Having Picard's clone Shinzon played by
Tom Hardy, who looks nothing like Stewart, was a ridiculous idea. If Stewart couldn't be bothered to perform both roles, they should've abandoned the script right there. It's made worse with the decision to have Shinzon act like, sound like and be made up to look exactly like Dr. Evil. There had been 2-3
Austin Powers films before 'Nemesis', so I don't know how the production team didn't realise, I'm sure every audience member did. The mind-rape scene by Shinzon on Troi is as distasteful as it always was. Thankfully Picard is kidnapped/beamed-away before he could complete his bit of dialogue ordering a crying Troi to get mind-raped a few more times, just so he can get some intel to use against Shinzon.

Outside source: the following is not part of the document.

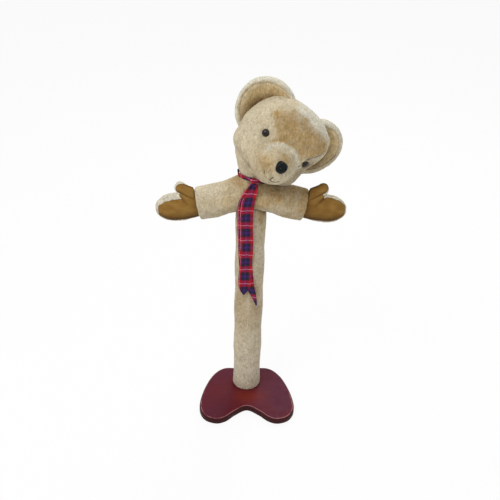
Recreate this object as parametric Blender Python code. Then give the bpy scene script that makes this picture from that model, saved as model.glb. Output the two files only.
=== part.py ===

There is a deleted scene of her getting violated a second time, so it could have been even worse I suppose. Worf's character has finally been reduced to a plot device. A dumb, irrational, hot-headed Klingon who is there to make the other crew seem more rational, or to act as irritable comic-relief. At the point when I was thinking
"Oh, the story is nearly over" I checked and the movie still had 45-minutes left to go. This last section is mostly one big, loud, boring space battle.
Is there anything positive? I'd forgotten how good some of the FX look (this was my first HD viewing), the long opening shot flying through space and then sweeping down onto the Romulan senate is still impressive. The Data/B4 plot-twist is really well executed, resisting the temptation to tip the audience off. It's nice to see Riker and Troi finally get hitched. I liked the little reprise
Jerry Goldsmith does of his epic space-dock music, although it's indicative of how far the ambitions of this franchise had declined that he's only allowed 23-seconds of footage to score, instead of the 4.5-minute canvas he was given in
'The Motion Picture'. I watched the acres of deleted material on the blu-ray, which are mostly character scenes (I believe they are only a fraction of what was trimmed). I think the film is fundamentally flawed but I'm sure a much better cut could've been achieved if they hadn't sacrificed many of these scenes to fit in more overblown action. It's just a shame they are so low-resolution and unfinished. 'Nemesis' is the equivalent of the Bond movie
'Die Another Day' (also from 2002, along with
'Attack of the Clones'). Films so bad that they killed off their respective franchises for a number of years... except the TV show
'Enterprise' had managed to slip out the year before the coffin was nailed shut.
Note to future self: Do not be tempted to watch this ever again... it won't get better. Re-watch the first three NextGen movies instead, you really like those ones.
^ Having said that I'd be curious to see a "workprint" fanedit, that swapped much of the space battles for all the deleted scenes, in whatever visual state they could be presented in.
With the 'Nemesis' nightmare over, I'm going back to my "happy place"... Season 2 of Voyager on Netflix.